> **GIVEN INSTRUCTION**: Where the string "each" occurs in the material below, report the whole line.

> **DATA RECORDS**:
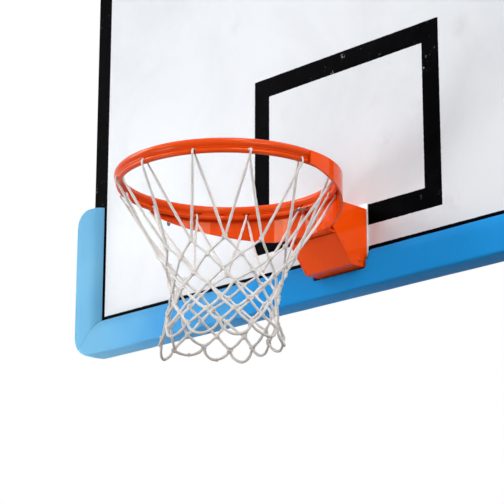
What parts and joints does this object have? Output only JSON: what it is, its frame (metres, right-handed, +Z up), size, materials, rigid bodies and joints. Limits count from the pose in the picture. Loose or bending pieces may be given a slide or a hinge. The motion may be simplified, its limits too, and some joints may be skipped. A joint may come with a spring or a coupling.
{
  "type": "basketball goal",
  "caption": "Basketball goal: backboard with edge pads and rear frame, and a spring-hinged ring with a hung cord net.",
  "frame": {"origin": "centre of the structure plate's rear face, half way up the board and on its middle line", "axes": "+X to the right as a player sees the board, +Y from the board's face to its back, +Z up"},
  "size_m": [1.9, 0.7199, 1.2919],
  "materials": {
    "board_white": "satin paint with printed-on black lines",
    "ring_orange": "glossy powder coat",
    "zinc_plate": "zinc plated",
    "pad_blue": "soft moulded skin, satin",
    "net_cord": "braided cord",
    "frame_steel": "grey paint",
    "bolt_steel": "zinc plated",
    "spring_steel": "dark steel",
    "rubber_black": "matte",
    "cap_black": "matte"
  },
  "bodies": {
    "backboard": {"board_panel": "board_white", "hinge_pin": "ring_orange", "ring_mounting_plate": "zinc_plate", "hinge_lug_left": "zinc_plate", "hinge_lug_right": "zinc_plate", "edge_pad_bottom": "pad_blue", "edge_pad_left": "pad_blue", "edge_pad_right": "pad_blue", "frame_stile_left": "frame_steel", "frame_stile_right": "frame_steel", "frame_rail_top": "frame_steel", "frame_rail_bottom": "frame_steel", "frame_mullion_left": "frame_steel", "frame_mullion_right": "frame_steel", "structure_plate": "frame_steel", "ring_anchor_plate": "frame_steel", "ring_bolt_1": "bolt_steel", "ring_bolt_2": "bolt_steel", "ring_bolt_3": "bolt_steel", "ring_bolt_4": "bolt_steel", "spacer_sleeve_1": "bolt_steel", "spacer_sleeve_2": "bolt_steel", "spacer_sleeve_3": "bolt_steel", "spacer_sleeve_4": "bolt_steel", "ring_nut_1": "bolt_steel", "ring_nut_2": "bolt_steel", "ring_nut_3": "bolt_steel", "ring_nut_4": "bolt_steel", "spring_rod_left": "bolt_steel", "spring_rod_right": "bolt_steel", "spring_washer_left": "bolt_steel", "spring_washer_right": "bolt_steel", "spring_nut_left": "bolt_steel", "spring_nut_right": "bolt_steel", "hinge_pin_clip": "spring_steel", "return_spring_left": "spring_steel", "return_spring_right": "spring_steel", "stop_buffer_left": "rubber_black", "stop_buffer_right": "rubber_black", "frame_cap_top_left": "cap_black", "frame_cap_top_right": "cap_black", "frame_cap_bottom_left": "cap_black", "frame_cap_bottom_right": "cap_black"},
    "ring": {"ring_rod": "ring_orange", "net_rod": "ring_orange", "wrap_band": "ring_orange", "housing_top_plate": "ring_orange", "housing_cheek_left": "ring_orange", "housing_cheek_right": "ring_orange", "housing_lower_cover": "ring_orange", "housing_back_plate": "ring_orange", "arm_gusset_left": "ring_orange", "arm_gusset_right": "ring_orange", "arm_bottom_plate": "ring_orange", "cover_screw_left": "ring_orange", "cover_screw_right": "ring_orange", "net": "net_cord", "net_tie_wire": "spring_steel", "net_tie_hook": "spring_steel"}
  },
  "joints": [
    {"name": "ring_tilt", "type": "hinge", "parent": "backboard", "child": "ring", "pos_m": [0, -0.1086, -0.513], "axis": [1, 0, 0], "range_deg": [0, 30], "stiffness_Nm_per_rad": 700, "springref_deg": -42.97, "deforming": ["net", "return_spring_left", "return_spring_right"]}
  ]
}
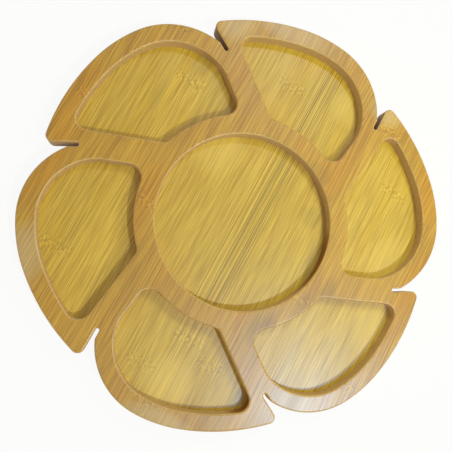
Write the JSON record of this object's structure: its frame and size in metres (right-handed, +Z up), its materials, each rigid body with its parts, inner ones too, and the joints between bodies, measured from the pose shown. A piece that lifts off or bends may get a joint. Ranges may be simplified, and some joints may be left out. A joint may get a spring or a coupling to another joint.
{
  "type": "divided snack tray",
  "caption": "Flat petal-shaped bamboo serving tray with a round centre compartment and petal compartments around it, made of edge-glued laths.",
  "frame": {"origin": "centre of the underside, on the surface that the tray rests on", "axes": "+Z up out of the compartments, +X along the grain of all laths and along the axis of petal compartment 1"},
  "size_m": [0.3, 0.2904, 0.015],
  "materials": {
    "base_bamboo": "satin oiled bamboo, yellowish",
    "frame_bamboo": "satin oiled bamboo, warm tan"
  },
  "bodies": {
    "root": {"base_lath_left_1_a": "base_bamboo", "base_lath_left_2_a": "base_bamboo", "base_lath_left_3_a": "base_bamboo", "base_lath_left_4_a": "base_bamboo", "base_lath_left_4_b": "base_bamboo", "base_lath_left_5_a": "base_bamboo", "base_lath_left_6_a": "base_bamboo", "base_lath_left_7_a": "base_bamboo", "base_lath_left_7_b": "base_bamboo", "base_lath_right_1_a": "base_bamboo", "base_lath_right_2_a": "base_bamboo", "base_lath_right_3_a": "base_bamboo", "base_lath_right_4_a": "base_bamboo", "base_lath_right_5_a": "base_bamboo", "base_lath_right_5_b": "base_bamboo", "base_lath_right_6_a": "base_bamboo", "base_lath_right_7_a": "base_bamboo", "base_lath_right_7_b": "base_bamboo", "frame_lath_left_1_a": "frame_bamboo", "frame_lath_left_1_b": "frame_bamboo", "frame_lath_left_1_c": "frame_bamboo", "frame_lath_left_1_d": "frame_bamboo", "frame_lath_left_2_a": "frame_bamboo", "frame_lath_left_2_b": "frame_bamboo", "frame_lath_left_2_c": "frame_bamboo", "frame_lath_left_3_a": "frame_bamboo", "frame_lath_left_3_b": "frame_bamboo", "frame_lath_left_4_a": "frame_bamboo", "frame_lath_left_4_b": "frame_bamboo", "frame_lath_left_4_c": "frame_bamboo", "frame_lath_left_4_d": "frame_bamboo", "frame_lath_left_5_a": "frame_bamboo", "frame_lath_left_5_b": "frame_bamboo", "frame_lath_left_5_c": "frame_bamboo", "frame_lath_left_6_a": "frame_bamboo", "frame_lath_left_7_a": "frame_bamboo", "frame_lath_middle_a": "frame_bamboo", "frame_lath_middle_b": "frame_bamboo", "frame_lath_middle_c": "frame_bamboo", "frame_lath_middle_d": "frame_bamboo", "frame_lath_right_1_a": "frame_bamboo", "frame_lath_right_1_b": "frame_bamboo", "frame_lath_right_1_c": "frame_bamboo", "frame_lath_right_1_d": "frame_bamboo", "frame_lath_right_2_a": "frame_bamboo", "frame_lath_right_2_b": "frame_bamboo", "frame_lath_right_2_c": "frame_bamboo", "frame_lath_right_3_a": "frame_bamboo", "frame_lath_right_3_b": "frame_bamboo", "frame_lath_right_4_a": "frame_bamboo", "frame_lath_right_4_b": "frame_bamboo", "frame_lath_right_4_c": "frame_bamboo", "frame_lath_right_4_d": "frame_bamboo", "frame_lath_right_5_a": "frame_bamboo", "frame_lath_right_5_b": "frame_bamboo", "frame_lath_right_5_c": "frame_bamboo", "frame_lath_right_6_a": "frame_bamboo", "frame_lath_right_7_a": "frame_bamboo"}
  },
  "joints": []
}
...
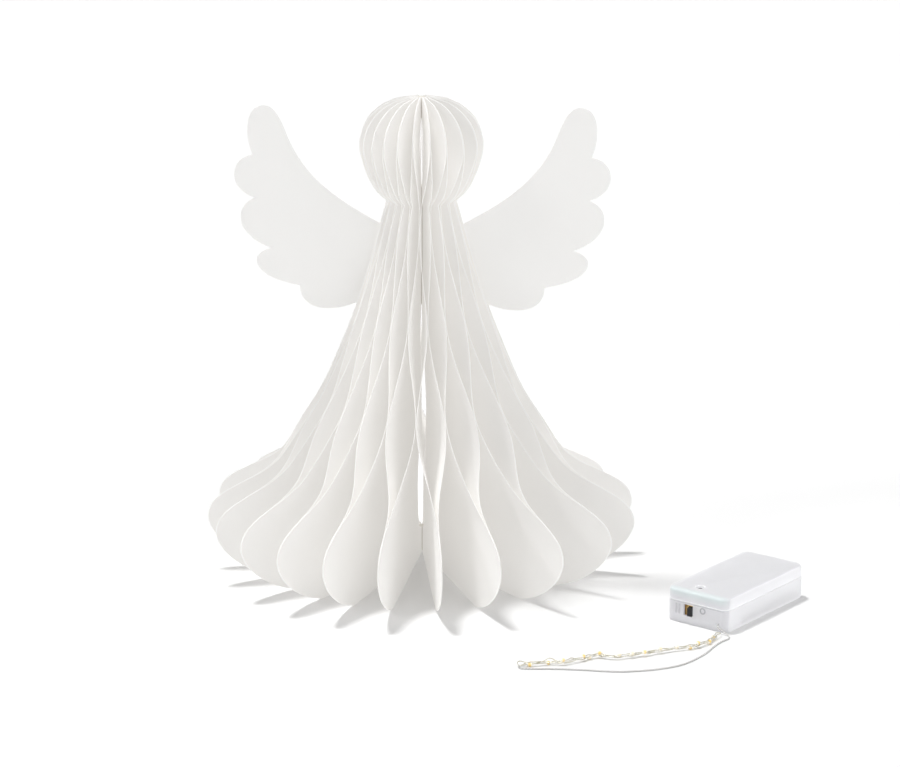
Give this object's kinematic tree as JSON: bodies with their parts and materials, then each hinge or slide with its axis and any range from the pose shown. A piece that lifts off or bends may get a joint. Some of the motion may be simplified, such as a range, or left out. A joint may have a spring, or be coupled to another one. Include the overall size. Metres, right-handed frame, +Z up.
...
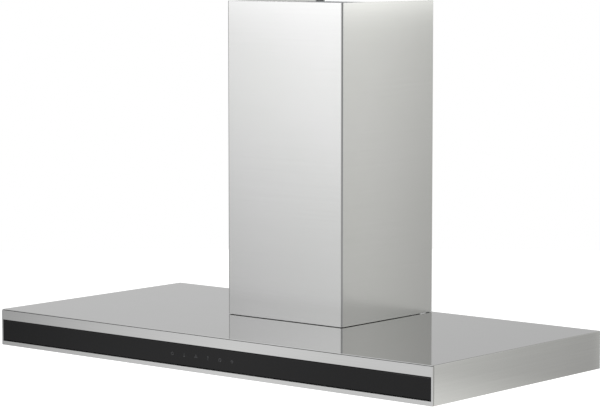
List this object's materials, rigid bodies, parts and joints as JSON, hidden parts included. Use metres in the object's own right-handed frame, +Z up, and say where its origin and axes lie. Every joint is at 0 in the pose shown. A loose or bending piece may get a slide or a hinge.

> **FINISHED EXERCISE**:
Write the JSON record of this object's structure: its frame and size in metres (right-handed, +Z up), its materials, each rigid body with its parts, inner ones too, and the joints between bodies, measured from the pose shown. A piece that lifts off or bends may get a joint. Ranges may be simplified, and some joints may be left out. A joint may get a spring or a coupling to another joint.
Give this object's kinematic tree as JSON: bodies with their parts and materials, then each hinge or slide with its axis and any range from the pose shown. A piece that lifts off or bends may get a joint. Some of the motion may be simplified, such as a range, or left out. A joint may have a spring, or be coupled to another one. Include the overall size. Metres, right-handed frame, +Z up.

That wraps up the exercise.